As the title suggests, there are strong Shakespearean overtones in the film’s story of Ryan Gosling’s Stephen Myers, the deputy campaign manager for Clooney’s Democrat would-be presidential candidate: he is the idealist in the cesspool of political campaigning – does he fight clean and face failure, or do the means justify the ends? Dirty or not, does he even have the guts and the nous for the fight? Can he square his morality with his own ambition?

Gosling is in award-winning form, visibly ageing through the film, becoming wiser with each slap in the face as he confronts his direct boss Philip Seymour Hoffman, his rival Paul Giamatti, his lover Evan Rachel Wood, and his newspaper contact Marisa Tomei. This supporting cast is as brilliant as ever.

The technical credits are off the chart too: the great score from Alexandre ‘King’s Speech’ Desplat, and lovely cinematography from Phedon Papamichael (who shot The Descendants) should meet with awards recognition too.

Overall the film has a very 70s, post-Watergate feel, its depth of character study, realism and cool detachment being reminiscent of Lumet or Pakula. Nevertheless, the film is nothing less than timely and current, and yet another feather in Clooney’s bulging cap.
Score: 8/10

Carnage
I never thought I would laugh intentionally at a Roman Polanski film, but Carnage is the film that has made the improbable real.
Laceratingly funny, Carnage’s raison d’etre is the outstanding performances from three-quarters of its four-strong cast that positively demand awards recognition.

John C Reilly and Jodie Foster invite Christoph Waltz and Kate Winslet round to discuss a playground altercation between the two couples’ boys. The tension between the two couples is obvious from the start, but swiftly the film lays bear the internal rivalries within each marriage and highlights the eternal battle of the sexes.

While the four characters have been created to generate maximum friction, they are fully developed across the film’s short running time (just 80 minutes), ensuring their behaviour (for the most part) is utterly believable.

Jodie Foster rants and raves with aplomb, Reilly deftly plays out his passive/aggressive role, while Waltz imbues his lawyer with an intelligent yet childish streak of evil. The only false note is la Winslet: she’s one of my favourite actresses, but I’m never convinced by her American accent, plus seeing her, always a strong female lead, as the unequal half in her marriage is jarring.
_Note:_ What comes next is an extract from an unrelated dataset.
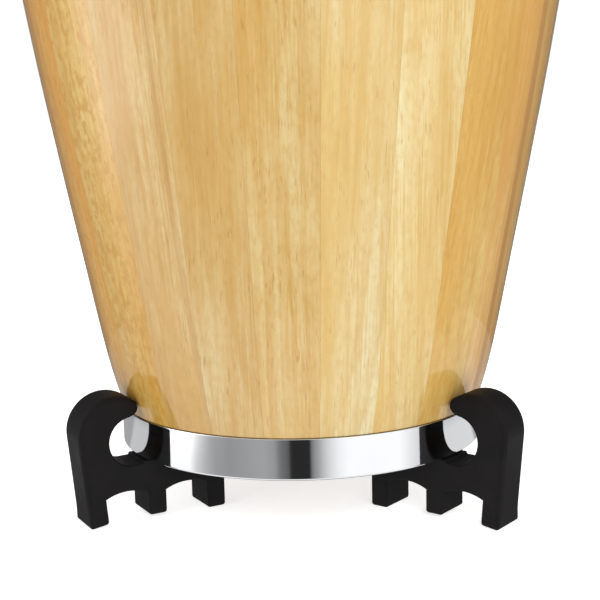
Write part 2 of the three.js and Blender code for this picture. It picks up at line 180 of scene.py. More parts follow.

Having said that, Winslet generates probably the film’s biggest gut-wrenching laugh…

As the four squabble and fight, the insults and insights become sharper, funnier and more painful, the hypocrisies of the bourgeois and petit-bourgeois well and truly skewered. As the verbal punches fly faster and with increasing intensity, it becomes like a tagteam boxing match.

However, the script, adapted from a play, never truly escapes its origins and nor does it rise to Mamet-esque or LaBute-esque levels of black comedy – but then again not much does!
Score: 7.5/10

Bernie
This is the latest, slightly disappointing curio from director Richard Linklater, working with his School of Rock cohort Jack Black. It’s based on the true story of a funeral director, unanimously loved in his adopted Texas town of Carthage, who murders the wealthy humourless widow (Shirely MacLaine) whom he has befriended.

The film does successfully combine biopic elements with documentary-style talking heads, mixing actors and real people. However, Black is front and centre – and his schtick here doesn’t quite work – while MacLaine replays a role she has played too many times before.

On the bright side, Matthew McConaughey reveals a previously hidden talent for character comedy as the DA out to take Black’s Bernie down – and on the evidence presented here should be fighting for Paul Giamatti- and Sam Rockwell-type roles rather than action-adventure and romcom leads.

But the stand-out character in this film is not an actor, it’s one of the locals, who dispatches his wisdom and opinions with perfect comic timing.